I remember having lunch with Jasmine in the kitchen, then we watched a Boxing Day film with her until my parents came home from the shops. Then I told them I had another headache and came up to bed. Mum tried to offer me some medication, but all I would take upstairs with me was a cup of soothing camomile tea.
Obviously it worked, as I must have fallen asleep quite quickly.
But how late is it?
I listen to Dominic fumbling about, trying to undress in the dark without waking me. His trainers, thumping quietly one after the other, under the bed. The slither of his scrubs hitting the wash basket.
‘What’s the time?’ I whisper.
‘I thought you were asleep.’ A slight pause. ‘A bit after nine. Your mum said you weren’t feeling well or I would have come up earlier.’
‘What’s everyone doing?’
‘They’re in the kitchen, playing Scrabble.’

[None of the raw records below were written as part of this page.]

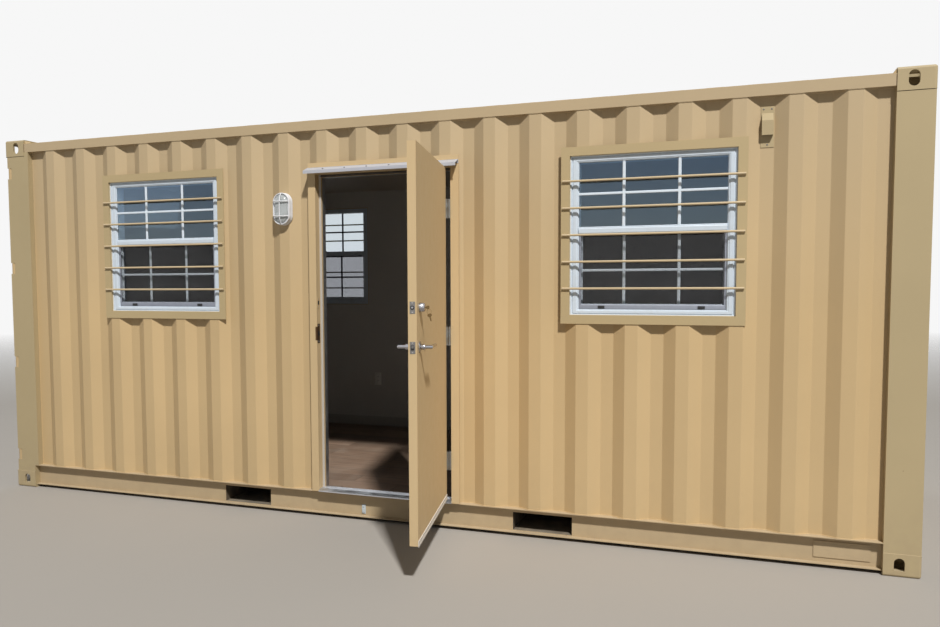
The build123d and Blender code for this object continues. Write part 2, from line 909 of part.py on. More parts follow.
def drip_cap():
    """Bent cap over the door with its flange on the frame head."""
    base_z = head_z - cap_drop
    front_z = base_z + cap_lip_h
    back_z = front_z + cap_rise
    line = [
        (frame_y, back_z - cap_flange_h),
        (frame_y, back_z),
        (frame_y - cap_reach, front_z),
        (frame_y - cap_reach, base_z),
    ]
    return lengthwise(strip(line, cap_sheet), (outer_left_x, outer_right_x))


save("door_jambs", [jamb(outer_left_x, 1), jamb(outer_right_x, -1)])
save("door_head", [door_head()])
save("door_studs", door_studs())
save("door_threshold", [threshold()])
save("drip_cap", [drip_cap()])

# Personnel door leaf, shaped shut and then swung open


def swung(pieces):
    """Pieces of the shut door turned about the hinge pins."""
    axis = Axis((hinge_x, hinge_y, 0), (0, 0, 1))
    return [piece.rotate(axis, door_open_deg) for piece in pieces]


def edge_plate(z):
    """Plate let into the lock edge of the leaf."""
    mid_y = frame_y + leaf_t / 2
    return block(
        (leaf_left_x, leaf_left_x + faceplate_t),
        (mid_y - faceplate_w / 2, mid_y + faceplate_w / 2),
        (z - faceplate_h / 2, z + faceplate_h / 2),
    )


def spindle_hole(y):
    """Round hole about the lever spindle."""
    return rod((lever_x, y[0], lever_z), (lever_x, y[1], lever_z), spindle_r + spindle_play)


def door_leaf():
    """Flush leaf with a bevelled lock edge, bored for the spindle."""
    outline = [
        (leaf_left_x, frame_y),
        (leaf_right_x, frame_y),
        (leaf_right_x, leaf_back_y),
        (leaf_left_x + leaf_bevel, leaf_back_y),
    ]
    leaf = upright(outline, (leaf_base_z, leaf_top_z)) - spindle_hole((frame_y, leaf_back_y))
    return leaf - edge_plate(lever_z) - edge_plate(bolt_z)


def door_sweep():
    """Strip across the foot of the outer face."""
    return block(
        (leaf_left_x, leaf_right_x),
        (frame_y - sweep_t, frame_y),
        (leaf_base_z - sweep_drop, leaf_base_z + sweep_h),
    )


save("door_leaf", swung([door_leaf()]))
save("door_sweep", swung([door_sweep()]))

# Hinges


def hinge_rod(z, radius):
    """Round bar on the hinge axis over the height of one hinge."""
    half = hinge_h / 2
    return rod((hinge_x, hinge_y, z - half), (hinge_x, hinge_y, z + half), radius)


def hinge_half(z, x, own, others):
    """Plate and own knuckles of one hinge, cleared for the other half's."""
    base = z - hinge_h / 2
    step = hinge_h / hinge_knuckles
    half = block(x, (hinge_y, hinge_y + hinge_plate_w), (base, base + hinge_h))
    for i in others:
        low, high = base + i * step, base + (i + 1) * step
        half -= block(x, (hinge_y, hinge_y + hinge_r + hinge_play), (low, high))
    for i in own:
        low, high = base + i * step + hinge_play / 2, base + (i + 1) * step - hinge_play / 2
        half += rod((hinge_x, hinge_y, low), (hinge_x, hinge_y, high), hinge_r)
    return half


frame_knuckles = range(0, hinge_knuckles, 2)
leaf_knuckles = range(1, hinge_knuckles, 2)


def jamb_hinge(z):
    """Half of a hinge on the jamb, with the pin."""
    x = (right_rabbet_x - hinge_plate_t, right_rabbet_x)
    return hinge_half(z, x, frame_knuckles, leaf_knuckles) + hinge_rod(z, hinge_pin_r)


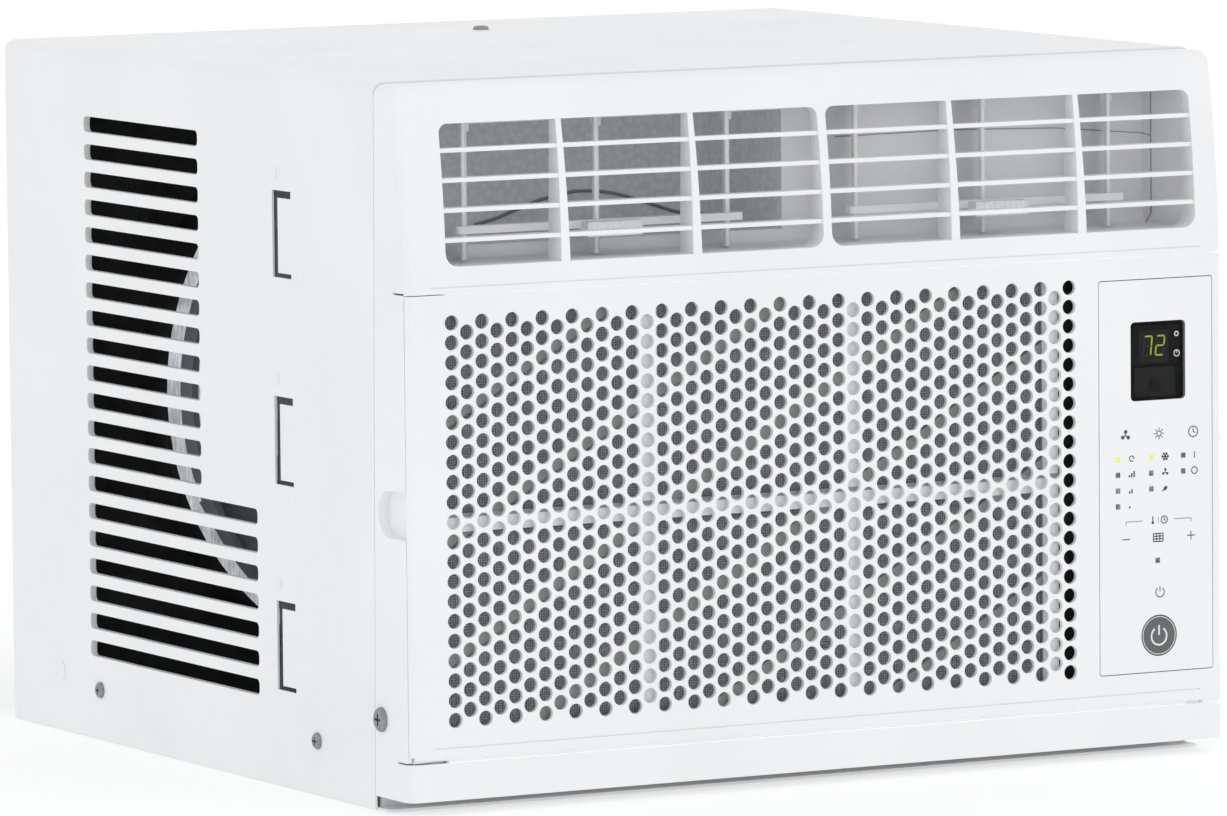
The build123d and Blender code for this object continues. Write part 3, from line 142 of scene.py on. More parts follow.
def combine(tree, operation, first, second):
    """Result of a Math node on two values, each a socket or a plain number, kept between 0 and 1."""
    node = tree.nodes.new("ShaderNodeMath")
    node.operation = operation
    node.use_clamp = True
    for socket, value in zip(node.inputs, (first, second)):
        if isinstance(value, float):
            socket.default_value = value
        else:
            tree.links.new(value, socket)
    return node.outputs["Value"]


def shade(colour, factor):
    """The colour made darker or lighter."""
    return tuple(channel * factor for channel in colour)


# ---------------------------------------------------------------- materials
def powder_coat(name, colour):
    """Satin paint on sheet steel: slow waviness, fine orange peel, faint handling marks."""
    material, tree, shader = new_material(name, colour, 0.4)
    shader.inputs["Coat Weight"].default_value = 0.12
    shader.inputs["Coat Roughness"].default_value = 0.3
    vary_colour(tree, shader, noise(tree, 14, 5), shade(colour, 0.965), shade(colour, 1.01))
    vary_roughness(tree, shader, noise(tree, 70, 5), 0.34, 0.5)
    relief(tree, shader, noise(tree, 9, 1), 0.25 * MM)
    relief(tree, shader, noise(tree, 1100, 2), 0.02 * MM)
    return material


def moulded_shader(name, colour, roughness=0.46, grain_depth=0.012 * MM):
    """Injection-moulded plastic with a fine spark-eroded grain and slight flow marks."""
    material, tree, shader = new_material(name, colour, roughness)
    vary_colour(tree, shader, noise(tree, 11, 4), shade(colour, 0.97), shade(colour, 1.01))
    vary_roughness(tree, shader, noise(tree, 45, 5), roughness - 0.06, roughness + 0.07)
    relief(tree, shader, noise(tree, 2600, 2), grain_depth)
    return material, tree, shader


def moulded_plastic(name, colour, roughness=0.46, grain_depth=0.012 * MM):
    """The moulded finish as it is, with nothing added."""
    return moulded_shader(name, colour, roughness, grain_depth)[0]


def white_housing(colour):
    """Front plastic, with a painted glow in the thin joints above and below the door that lightens their
    shade.
    """
    material, tree, shader = moulded_shader("white_moulding", colour)
    low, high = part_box("intake_grille")
    joint_middle, joint_reach = 0.4 * MM, 0.75 * MM
    joints = combine(tree, "ADD", near_plane(tree, "Z", high.z + joint_middle, joint_reach),
                     near_plane(tree, "Z", low.z - joint_middle, joint_reach))
    face_margin, painted_glow_depth = 0.3 * MM, 5 * MM
    behind_face = near_plane(tree, "Y", low.y + face_margin + painted_glow_depth, painted_glow_depth)
    glow_middle_x, glow_half_length = 15 * MM, 195 * MM
    past_left_end = near_plane(tree, "X", glow_middle_x, glow_half_length)
    painted_gap_glow = combine(tree, "MULTIPLY", combine(tree, "MULTIPLY", joints, behind_face), past_left_end)
    # Painted light: a faint glow stands in for light in the joints, which would otherwise lie in shade.
    painted_gap_light = 0.26
    shader.inputs["Emission Color"].default_value = (*colour, 1.0)
    tree.links.new(combine(tree, "MULTIPLY", painted_gap_glow, painted_gap_light), shader.inputs["Emission Strength"])
    return material


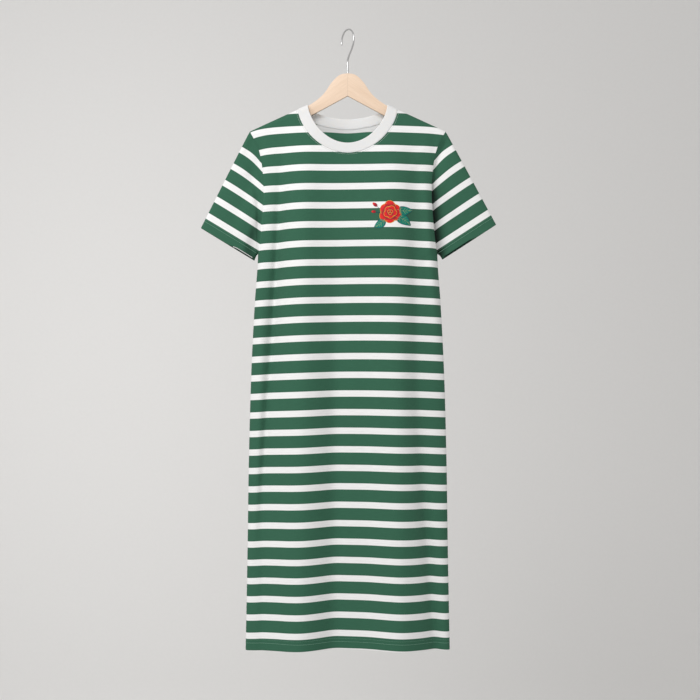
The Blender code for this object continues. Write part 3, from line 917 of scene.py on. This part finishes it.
def stitchesAlong(line, facing, ring=False):
    if ring:
        line, facing = np.concatenate([line, line[:1]]), np.concatenate([facing, facing[:1]])
    place = np.concatenate([[0], np.cumsum(np.linalg.norm(np.diff(line, axis=0), axis=1))])
    count = int(place[-1] / (thread["stitch"] + thread["gap"]))
    starts = np.linspace(0, place[-1], count, endpoint=False)
    dots = []
    for share, height in thread["arch"]:
        where = starts + share * thread["stitch"]
        spot = np.stack([np.interp(where, place, line[:, k]) for k in range(3)], axis=1)
        out = np.stack([np.interp(where, place, facing[:, k]) for k in range(3)], axis=1)
        dots.append(spot + out * (jersey["thickness"] / 2 + height))
    return list(np.stack(dots, axis=1))


def sewStitches(name, row, radius, ring=False):
    sewOn(tubes(name, stitchesAlong(*row, ring), radius, thread["sides"]))


for side in ("front", "back", "right", "left"):
    label = side.capitalize()
    onSleeve = side in sleeves
    net = nets[("sleeve" if onSleeve else "dress") + label]
    rows = thread["cuffRows" if onSleeve else "hemRows"]
    sewStitches("stitches" + label, levelLine(net, rows[0]), thread["radius"], onSleeve)
    sewStitches("coverStitches" + label, levelLine(net, rows[1]), thread["coverRadius"], onSleeve)
    if not onSleeve:
        sewStitches("neckStitches" + label, neckLine(side, thread["neckStep"]), thread["neckRadius"])


# a pale overlocked edge shows in the opening of the right cuff
def sewOverlock(name, side):
    sleeve = sleeves[side]
    tip, inner = cuffEnds(sleeve)
    edge = nets["sleeve" + side.capitalize()]["points"][-1]
    share = (edge - tip) @ (inner - tip) / np.sum((inner - tip) ** 2)
    near, far = thread["overlockSpan"]
    line = edge[(edge[:, 1] < -thread["overlockClear"]) & (share > near) & (share < far)]
    line = line[np.argsort((line - tip) @ (inner - tip))] + thread["overlockPlace"]
    sewOn(tubes(name, [line], thread["overlockRadius"], 2))


sewOverlock("cuffOverlockRight", "right")
print("stitches sewn")


# embroidery on the chest: one open blossom, three leaves and two buds in satin stitch

flower = {
    "centre": (0.0925, -0.4060),
    "rows": 16,
    "columns": 14,
    "lift": 0.0008,
    "tuck": 0.0005,
    "ends": (0.012, 0.988),                      # a patch stops just short of its foot and tip
    "leastHalf": 0.12,                           # half its width there, millimetres
    "fullest": 0.8,                              # under 1 puts the widest place towards the foot
    "crown": 0.35,                               # low for a crown that stays high up to the ends
    "budBlunt": 0.6,
    "cord": 0.00044,
    "leafCord": 0.00036,
    "vein": 0.00022,
    "sideVeins": (0.22, 0.38, 0.54, 0.70),       # where they leave the middle line of a leaf
    "veinReach": 0.72,                           # share of the way to the edge
    "edgingRise": 0.0003,                        # height of each cord over what it is sewn on
    "veinRise": 0.0002,
    "sideVeinRise": 0.0001,
    "stemRise": 0.0003,
    "leafCordRise": 0.0002,
}


# rings of petals about the middle of the blossom, in millimetres
def petalRing(first, turns, foot, tip, shorter, width, layer, blunt):
    return [{"turn": first + 360 / len(turns) * k + turn, "foot": foot, "tip": tip - (k % 2) * shorter,
             "width": width, "layer": layer, "blunt": blunt} for k, turn in enumerate(turns)]


outerPetals = petalRing(90, (4, -3, 5, -4, 3, -5), 4.0, 25.5, 1.8, 12.4, 0.0, 0.50)
innerPetals = petalRing(60, (5, -4, 3, -5, 2), 1.5, 14.6, 1.0, 8.0, 0.0009, 0.55)
heartPetals = petalRing(30, (0, 0, 0), 0.4, 6.2, 0.0, 3.6, 0.0017, 0.60)
leaves = table("foot tip width bend", [
    ((12, -10), (45, -28), 10.6, 3.0), ((14, 6), (49, 6), 9.6, -3.0), ((-10, -14), (-35, -33), 8.8, 2.4),
])
buds = table("foot tip width", [
    ((-28, 13), (-38, 21), 3.6), ((-31, 1), (-41, 2), 2.9),
])
stems = [
    [(-18, 8), (-24, 9), (-28, 13)],
    [(-19, 1), (-26, -1), (-31, 1)],
]


def onChest(x, z, height):
    place = np.asarray(flower["centre"]) + np.stack([x, z], axis=-1) / 1000
    points = bodyPoints("front", place[..., 0], place[..., 1])
    normals = bodyNormals("front", place[..., 0], place[..., 1])
    return points + normals * (jersey["thickness"] / 2 + np.asarray(height))[..., None], normals


def fullAt(along, blunt):
    return np.clip(np.sin(np.clip(along, 0, 1) ** flower["fullest"] * math.pi), 0, 1) ** blunt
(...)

I push up on one elbow, watching his shadowy form in the dark. ‘Oh, I love Scrabble. You should have come and told me.’
‘What?’ He switches on the bedside lamp, looking down at me with an ironic smile. He’s wearing nothing but his underpants, and I study his body thoughtfully. ‘Are you being funny? You hate Scrabble.’
‘Do I?’
He sits on the edge of the bed, and touches the back of his hand to my forehead. ‘No fever. So I’m guessing this is just your sense of humour resurfacing.’ His mouth twists wryly. ‘You haven’t missed much, anyway. Robert’s dominating the field as usual.’
‘I can beat him any day.’
‘Now I know you’re kidding.’
I reach for him hungrily. ‘Come to bed,’ I whisper, stroking his bare chest, then I throw back the duvet to show that I’m naked, too. ‘Join me.’
He looks startled. ‘Right now?’
‘Why not?’
‘Well . . .’ He hesitates, glancing back at the fresh clothes he’s gathered together. ‘I was going to shower and then head back downstairs. To fix myself a light supper.’